Letter from Robert Ludkin to  Arthur Wellesley, first Duke of Wellington, 24 June 1820,  with list of members of the tennis club [MS 61 WP1/647/12]

Letter from Robert Ludkin to Arthur Wellesley, first Duke of Wellington, 24 June 1820, with list of members of the Tennis Club [MS 61 WP1/647/12]

In his letter, Robert Ludkin, Acting Secretary of the Club, writes:

“A ‘Tennis Club’ having been recently established… I am desired to communicate to Your Grace this resolution of the Club and to assure you that its members will be most happy in the honor of your company whenever it may suit your Grace’s convenience to attend.”
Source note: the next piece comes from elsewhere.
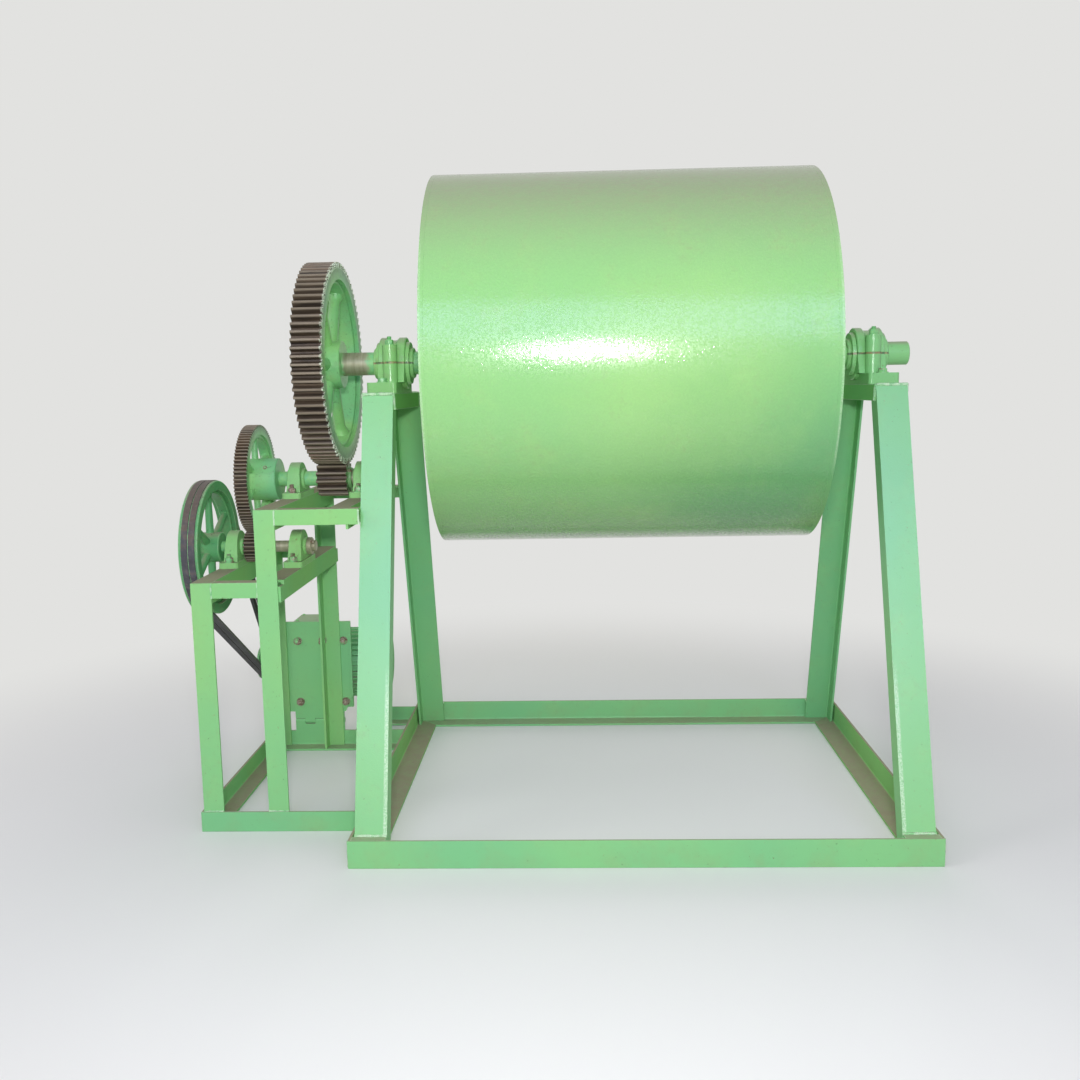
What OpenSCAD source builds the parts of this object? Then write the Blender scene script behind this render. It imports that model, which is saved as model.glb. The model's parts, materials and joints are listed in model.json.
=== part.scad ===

You can see the Duke’s pencil draft for his reply, which was written across the front of the letter:

“Compliments the Duke is much flattered at being admitted a member of the James Club; & will be happy to attend whenever in his power.”

Ludkin enclosed a printed list of the present members, which included His Royal Highness the Duke of York –plus the Rules and Regulations of the Club. The latter relate solely to membership, rather than to the game, and record a hefty subscription of two guineas a year:

Rules and Regulations of the James Street Tennis Club, Haymarket, London, 1820

Rules and Regulations of the James Street Tennis Club, Haymarket, London, 1820 [MS 61 WP1/647/12 (enclosure)]

“The Tennis Club do hold their first Meeting and Dinner on the first Saturday after Easter in every Year; and do meet and dine together once a Fortnight to the 8th of July following.”

Did the Duke dine or did the Duke play tennis?  He certainly owned a private tennis court at his country house at Stratfield Saye, in Hampshire.  When in 1845, Prince Albert played here during the royal visit by Queen Victoria and her family, the event was chronicled in the Illustrated London News of 1st February that year:

Illustrated London News of 1st February 1845

Illustrated London News, 1st February 1845.

The ILN appended, for the fashionable Victorian reader, a brief history of the “olden game” of Tennis, concluding: “Thus it was in past ages, a royal and noble game.”